Task objective —
Restate the span of lines that starts with the line containing "chips = split_away(SIDE_FACE, away" and ends with the line containing "low, high = Vector((1e9,)", word for word, including both, with nothing else.

3D code data:

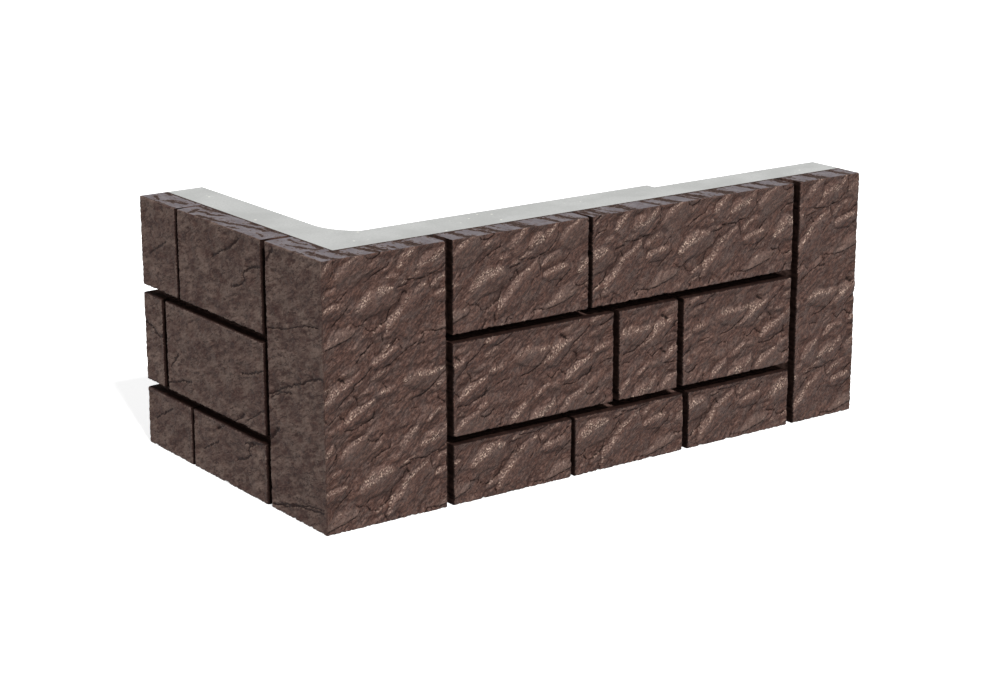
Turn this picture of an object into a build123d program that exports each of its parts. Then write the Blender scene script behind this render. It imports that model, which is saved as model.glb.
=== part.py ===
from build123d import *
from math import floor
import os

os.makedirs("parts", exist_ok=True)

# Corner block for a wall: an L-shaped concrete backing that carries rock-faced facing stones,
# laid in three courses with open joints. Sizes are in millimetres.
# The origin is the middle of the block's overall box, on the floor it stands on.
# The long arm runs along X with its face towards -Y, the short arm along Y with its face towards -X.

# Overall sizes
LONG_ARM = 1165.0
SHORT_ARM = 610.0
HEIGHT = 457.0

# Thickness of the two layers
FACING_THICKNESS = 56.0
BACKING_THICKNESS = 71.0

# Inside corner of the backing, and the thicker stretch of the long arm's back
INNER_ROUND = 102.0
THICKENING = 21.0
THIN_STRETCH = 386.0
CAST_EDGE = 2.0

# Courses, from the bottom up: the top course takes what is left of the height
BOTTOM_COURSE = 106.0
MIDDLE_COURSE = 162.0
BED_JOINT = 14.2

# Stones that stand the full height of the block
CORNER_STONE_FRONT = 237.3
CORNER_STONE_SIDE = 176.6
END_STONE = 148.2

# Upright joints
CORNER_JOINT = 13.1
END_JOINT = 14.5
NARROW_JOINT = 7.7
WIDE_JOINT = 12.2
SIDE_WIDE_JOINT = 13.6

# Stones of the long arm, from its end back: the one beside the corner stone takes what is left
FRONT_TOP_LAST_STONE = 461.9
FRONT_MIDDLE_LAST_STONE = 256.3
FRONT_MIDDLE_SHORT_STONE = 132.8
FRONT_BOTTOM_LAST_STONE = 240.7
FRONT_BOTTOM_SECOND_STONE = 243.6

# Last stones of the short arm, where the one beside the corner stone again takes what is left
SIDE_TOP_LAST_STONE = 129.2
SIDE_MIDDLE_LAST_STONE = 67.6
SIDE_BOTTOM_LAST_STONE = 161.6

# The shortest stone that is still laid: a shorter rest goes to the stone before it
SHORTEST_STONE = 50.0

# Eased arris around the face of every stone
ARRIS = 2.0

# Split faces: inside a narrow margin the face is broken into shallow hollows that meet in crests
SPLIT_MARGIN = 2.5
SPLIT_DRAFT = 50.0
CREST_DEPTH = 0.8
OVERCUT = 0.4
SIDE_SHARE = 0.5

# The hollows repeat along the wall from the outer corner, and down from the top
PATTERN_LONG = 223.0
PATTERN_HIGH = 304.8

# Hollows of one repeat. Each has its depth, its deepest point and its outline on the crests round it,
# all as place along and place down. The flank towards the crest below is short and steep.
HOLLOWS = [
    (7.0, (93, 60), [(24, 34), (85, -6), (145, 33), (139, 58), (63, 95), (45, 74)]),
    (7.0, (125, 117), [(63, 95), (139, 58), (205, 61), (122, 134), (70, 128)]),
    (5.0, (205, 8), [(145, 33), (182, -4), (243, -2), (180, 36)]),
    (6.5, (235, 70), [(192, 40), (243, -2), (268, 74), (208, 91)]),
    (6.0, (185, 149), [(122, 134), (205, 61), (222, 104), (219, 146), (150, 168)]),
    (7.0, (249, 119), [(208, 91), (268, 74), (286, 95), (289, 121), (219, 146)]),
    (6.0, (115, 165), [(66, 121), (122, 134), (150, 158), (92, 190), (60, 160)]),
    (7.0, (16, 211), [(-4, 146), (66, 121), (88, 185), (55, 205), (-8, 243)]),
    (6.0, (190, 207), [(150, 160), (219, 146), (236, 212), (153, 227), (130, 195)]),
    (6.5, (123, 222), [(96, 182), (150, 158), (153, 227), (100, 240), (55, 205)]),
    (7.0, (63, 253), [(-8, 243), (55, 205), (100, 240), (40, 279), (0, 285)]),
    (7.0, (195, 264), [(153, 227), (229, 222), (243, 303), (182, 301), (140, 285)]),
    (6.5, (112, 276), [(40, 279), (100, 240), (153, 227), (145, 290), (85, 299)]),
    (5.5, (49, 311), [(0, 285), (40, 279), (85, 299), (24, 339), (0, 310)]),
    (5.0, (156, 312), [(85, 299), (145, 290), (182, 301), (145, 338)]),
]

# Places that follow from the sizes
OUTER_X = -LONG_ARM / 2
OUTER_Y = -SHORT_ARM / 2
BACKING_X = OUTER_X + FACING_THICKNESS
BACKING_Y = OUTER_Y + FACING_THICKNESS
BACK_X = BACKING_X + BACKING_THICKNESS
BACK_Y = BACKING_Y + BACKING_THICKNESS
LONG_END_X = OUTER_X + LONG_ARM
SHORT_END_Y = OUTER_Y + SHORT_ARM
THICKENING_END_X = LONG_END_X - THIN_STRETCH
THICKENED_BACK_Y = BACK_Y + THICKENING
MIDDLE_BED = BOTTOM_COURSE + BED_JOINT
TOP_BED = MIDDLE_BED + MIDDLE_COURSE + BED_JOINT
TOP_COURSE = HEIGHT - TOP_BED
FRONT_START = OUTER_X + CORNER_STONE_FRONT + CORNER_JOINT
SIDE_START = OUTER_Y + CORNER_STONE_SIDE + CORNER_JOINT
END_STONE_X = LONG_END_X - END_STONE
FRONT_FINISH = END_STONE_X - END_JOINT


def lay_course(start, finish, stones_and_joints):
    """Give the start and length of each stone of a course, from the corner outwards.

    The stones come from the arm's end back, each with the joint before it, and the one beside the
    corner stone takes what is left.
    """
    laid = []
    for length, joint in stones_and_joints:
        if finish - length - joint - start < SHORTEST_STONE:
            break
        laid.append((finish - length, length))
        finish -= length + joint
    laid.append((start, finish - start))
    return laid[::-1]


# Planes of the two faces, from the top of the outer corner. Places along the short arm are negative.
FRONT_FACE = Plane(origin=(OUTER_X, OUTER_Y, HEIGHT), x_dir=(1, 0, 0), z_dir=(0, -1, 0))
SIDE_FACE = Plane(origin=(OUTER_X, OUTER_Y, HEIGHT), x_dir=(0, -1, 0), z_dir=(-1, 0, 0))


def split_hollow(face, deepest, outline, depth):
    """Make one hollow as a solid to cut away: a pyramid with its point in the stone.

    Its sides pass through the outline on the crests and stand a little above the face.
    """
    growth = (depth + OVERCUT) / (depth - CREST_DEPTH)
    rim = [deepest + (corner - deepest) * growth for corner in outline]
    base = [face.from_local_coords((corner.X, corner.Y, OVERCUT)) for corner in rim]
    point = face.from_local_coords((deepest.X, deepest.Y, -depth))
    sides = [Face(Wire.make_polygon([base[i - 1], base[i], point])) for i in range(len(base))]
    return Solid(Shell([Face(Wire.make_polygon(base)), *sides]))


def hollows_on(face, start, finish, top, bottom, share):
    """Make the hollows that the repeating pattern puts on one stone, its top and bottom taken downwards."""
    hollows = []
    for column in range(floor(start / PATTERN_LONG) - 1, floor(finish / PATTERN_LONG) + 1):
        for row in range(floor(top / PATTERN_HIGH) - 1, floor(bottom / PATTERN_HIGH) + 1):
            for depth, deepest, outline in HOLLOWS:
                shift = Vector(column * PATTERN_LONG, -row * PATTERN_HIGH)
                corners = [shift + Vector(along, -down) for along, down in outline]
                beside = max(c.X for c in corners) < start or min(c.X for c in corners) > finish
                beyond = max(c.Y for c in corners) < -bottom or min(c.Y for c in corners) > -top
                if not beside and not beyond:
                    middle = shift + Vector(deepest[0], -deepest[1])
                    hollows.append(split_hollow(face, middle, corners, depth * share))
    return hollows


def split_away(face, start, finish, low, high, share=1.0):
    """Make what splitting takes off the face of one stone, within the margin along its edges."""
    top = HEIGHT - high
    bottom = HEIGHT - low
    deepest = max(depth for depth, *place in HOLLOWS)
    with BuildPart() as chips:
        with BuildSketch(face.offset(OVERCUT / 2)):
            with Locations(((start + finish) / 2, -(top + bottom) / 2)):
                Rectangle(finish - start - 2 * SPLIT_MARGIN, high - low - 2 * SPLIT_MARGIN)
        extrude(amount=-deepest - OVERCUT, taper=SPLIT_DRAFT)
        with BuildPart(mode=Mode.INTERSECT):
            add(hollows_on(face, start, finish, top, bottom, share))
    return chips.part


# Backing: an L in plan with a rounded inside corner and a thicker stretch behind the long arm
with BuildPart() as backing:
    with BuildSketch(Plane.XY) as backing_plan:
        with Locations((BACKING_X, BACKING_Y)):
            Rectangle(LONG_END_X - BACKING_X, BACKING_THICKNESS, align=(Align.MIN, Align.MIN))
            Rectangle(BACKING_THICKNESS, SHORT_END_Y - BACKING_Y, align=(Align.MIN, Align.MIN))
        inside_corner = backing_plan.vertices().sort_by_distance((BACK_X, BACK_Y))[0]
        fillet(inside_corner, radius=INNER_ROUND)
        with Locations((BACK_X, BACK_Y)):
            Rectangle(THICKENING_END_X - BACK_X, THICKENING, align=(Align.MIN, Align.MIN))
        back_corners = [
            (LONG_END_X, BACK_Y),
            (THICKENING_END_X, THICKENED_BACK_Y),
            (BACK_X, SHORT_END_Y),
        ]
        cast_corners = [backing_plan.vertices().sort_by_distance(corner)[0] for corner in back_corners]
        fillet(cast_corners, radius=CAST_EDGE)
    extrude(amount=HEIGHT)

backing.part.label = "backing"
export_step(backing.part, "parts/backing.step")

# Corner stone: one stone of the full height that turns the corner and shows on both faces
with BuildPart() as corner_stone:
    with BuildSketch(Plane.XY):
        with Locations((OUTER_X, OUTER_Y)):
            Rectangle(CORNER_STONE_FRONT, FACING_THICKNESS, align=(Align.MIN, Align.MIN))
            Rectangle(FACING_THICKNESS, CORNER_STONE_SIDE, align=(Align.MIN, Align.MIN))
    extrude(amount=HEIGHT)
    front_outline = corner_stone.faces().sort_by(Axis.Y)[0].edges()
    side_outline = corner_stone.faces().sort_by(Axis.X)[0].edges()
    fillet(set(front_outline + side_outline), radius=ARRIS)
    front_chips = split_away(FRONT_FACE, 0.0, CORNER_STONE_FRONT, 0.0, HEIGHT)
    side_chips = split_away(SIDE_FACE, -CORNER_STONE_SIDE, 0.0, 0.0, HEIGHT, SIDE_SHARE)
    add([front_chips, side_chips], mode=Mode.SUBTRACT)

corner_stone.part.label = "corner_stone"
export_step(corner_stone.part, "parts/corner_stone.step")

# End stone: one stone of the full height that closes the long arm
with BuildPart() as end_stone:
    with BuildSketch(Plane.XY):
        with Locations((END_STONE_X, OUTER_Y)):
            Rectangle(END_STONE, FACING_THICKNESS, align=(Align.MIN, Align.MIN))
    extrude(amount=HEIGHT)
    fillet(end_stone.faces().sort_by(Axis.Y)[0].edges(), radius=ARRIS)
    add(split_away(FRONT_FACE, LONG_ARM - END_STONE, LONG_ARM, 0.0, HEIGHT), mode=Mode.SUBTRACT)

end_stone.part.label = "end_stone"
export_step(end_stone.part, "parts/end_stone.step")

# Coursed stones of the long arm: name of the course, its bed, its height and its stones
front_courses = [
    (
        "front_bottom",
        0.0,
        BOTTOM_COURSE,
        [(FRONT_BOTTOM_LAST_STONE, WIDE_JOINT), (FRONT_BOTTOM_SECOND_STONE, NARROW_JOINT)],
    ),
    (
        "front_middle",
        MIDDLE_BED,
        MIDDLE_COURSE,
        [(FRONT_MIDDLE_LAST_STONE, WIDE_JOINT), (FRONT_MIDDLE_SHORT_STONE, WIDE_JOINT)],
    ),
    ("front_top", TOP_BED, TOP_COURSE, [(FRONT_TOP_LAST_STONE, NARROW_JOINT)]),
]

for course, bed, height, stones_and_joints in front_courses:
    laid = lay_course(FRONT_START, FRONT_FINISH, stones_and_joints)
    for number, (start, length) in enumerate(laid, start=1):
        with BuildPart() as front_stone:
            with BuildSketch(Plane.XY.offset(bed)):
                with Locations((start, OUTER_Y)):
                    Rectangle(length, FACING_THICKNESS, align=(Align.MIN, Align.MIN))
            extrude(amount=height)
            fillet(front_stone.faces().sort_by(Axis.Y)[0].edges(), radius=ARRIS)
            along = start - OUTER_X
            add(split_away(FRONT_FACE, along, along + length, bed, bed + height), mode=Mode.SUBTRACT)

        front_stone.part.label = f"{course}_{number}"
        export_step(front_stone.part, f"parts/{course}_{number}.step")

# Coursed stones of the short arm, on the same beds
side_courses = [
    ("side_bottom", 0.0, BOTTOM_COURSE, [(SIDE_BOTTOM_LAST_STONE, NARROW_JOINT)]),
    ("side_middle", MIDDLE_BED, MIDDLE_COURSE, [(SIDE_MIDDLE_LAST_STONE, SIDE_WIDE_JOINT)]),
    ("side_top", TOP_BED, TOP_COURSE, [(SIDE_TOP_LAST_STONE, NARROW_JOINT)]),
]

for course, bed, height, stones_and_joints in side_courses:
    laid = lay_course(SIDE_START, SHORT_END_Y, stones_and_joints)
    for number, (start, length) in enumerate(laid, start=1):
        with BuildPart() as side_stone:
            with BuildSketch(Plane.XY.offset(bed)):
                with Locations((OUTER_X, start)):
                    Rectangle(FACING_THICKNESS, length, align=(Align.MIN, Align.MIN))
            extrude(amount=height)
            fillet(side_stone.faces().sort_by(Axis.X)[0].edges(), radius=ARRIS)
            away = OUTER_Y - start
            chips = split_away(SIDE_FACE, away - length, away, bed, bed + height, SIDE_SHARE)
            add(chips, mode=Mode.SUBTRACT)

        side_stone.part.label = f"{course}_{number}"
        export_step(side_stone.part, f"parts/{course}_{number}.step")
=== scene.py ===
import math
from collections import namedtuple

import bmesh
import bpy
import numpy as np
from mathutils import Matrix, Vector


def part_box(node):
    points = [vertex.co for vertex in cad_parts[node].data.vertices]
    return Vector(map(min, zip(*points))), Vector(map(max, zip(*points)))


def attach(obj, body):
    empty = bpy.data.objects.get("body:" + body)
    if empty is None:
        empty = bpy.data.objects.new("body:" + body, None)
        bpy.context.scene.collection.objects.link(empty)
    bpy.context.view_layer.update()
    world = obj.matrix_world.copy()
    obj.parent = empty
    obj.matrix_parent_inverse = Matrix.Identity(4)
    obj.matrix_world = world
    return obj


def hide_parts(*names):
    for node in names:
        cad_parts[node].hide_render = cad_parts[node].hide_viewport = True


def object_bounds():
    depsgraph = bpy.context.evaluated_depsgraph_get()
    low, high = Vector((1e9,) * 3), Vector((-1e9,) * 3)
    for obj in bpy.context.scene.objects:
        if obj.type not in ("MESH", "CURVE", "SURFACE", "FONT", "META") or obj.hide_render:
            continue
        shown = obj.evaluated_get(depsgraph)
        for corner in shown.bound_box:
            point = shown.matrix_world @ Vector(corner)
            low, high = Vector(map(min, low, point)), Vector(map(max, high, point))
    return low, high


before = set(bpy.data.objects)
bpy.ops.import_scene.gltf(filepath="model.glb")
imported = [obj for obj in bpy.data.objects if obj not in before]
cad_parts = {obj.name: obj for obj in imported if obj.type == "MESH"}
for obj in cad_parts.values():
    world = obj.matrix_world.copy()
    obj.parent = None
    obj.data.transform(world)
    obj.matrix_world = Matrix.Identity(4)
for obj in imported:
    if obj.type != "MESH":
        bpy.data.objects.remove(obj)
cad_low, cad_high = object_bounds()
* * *
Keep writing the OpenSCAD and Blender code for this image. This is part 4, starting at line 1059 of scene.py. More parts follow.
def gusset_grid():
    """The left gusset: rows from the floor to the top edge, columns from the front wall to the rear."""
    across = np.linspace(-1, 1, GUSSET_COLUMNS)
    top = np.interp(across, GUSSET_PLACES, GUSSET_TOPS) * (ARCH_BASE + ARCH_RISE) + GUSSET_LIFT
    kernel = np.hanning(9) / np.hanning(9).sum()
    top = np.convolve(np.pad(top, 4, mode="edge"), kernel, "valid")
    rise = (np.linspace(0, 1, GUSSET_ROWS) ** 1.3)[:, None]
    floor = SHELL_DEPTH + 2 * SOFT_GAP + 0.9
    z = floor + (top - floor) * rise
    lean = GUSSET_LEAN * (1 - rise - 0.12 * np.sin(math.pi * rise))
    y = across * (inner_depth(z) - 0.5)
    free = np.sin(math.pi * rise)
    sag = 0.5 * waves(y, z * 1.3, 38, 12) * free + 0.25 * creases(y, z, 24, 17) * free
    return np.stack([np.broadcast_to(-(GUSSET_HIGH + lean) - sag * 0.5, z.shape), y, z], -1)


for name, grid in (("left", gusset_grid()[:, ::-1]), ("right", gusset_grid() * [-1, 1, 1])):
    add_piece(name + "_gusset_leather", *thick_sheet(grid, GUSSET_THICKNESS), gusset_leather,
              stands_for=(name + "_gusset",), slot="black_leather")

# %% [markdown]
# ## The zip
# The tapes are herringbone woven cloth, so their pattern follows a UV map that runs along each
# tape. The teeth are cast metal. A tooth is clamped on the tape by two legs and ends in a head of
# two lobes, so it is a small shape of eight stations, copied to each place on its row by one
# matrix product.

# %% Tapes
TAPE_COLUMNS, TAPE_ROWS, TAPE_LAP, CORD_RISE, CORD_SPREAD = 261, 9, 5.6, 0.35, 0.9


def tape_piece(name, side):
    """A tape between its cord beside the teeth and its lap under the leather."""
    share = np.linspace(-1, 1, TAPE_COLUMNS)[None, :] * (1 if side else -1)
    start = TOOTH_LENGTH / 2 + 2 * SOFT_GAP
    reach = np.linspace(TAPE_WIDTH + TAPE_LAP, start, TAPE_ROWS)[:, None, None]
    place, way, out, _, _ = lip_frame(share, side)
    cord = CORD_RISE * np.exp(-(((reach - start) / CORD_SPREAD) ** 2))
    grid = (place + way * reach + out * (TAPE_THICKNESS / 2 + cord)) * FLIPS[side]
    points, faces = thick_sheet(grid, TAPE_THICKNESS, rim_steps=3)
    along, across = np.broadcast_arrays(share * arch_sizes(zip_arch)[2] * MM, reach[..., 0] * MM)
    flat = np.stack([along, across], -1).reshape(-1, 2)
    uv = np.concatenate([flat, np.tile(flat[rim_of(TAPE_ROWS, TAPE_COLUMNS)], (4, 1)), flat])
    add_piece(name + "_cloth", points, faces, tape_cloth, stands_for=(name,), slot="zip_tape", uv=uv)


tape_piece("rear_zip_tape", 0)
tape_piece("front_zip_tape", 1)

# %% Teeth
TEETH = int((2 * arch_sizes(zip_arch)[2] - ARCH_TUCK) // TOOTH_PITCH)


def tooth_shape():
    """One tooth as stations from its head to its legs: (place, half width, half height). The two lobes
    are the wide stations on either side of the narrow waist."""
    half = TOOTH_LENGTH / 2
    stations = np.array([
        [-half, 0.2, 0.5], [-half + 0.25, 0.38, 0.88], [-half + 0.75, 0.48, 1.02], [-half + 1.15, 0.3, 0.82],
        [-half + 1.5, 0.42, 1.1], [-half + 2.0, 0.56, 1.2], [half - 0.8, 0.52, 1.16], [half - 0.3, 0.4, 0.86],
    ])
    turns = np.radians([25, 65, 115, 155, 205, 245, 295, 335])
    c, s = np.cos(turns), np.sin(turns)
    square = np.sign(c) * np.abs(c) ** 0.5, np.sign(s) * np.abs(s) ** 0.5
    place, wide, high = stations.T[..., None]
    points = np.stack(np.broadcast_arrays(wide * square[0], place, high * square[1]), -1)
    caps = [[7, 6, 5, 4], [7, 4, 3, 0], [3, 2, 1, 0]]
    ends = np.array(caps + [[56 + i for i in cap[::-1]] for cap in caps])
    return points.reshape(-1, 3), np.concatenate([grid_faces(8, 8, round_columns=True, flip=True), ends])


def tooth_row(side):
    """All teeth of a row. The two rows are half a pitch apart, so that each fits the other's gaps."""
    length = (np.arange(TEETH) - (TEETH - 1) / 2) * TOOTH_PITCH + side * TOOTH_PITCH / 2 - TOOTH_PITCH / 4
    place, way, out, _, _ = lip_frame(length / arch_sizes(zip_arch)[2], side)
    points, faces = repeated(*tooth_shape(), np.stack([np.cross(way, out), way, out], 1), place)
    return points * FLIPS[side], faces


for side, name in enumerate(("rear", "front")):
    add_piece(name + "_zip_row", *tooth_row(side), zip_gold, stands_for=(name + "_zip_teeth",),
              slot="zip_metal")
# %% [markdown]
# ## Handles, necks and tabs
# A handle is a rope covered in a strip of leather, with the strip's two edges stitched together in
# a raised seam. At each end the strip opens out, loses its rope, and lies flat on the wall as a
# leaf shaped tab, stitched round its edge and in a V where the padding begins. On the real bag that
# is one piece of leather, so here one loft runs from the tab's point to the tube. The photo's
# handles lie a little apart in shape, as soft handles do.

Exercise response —
            chips = split_away(SIDE_FACE, away - length, away, bed, bed + height, SIDE_SHARE)
            add(chips, mode=Mode.SUBTRACT)

        side_stone.part.label = f"{course}_{number}"
        export_step(side_stone.part, f"parts/{course}_{number}.step")
=== scene.py ===
import math
from collections import namedtuple

import bmesh
import bpy
import numpy as np
from mathutils import Matrix, Vector


def part_box(node):
    points = [vertex.co for vertex in cad_parts[node].data.vertices]
    return Vector(map(min, zip(*points))), Vector(map(max, zip(*points)))


def attach(obj, body):
    empty = bpy.data.objects.get("body:" + body)
    if empty is None:
        empty = bpy.data.objects.new("body:" + body, None)
        bpy.context.scene.collection.objects.link(empty)
    bpy.context.view_layer.update()
    world = obj.matrix_world.copy()
    obj.parent = empty
    obj.matrix_parent_inverse = Matrix.Identity(4)
    obj.matrix_world = world
    return obj


def hide_parts(*names):
    for node in names:
        cad_parts[node].hide_render = cad_parts[node].hide_viewport = True


def object_bounds():
    depsgraph = bpy.context.evaluated_depsgraph_get()
    low, high = Vector((1e9,) * 3), Vector((-1e9,) * 3)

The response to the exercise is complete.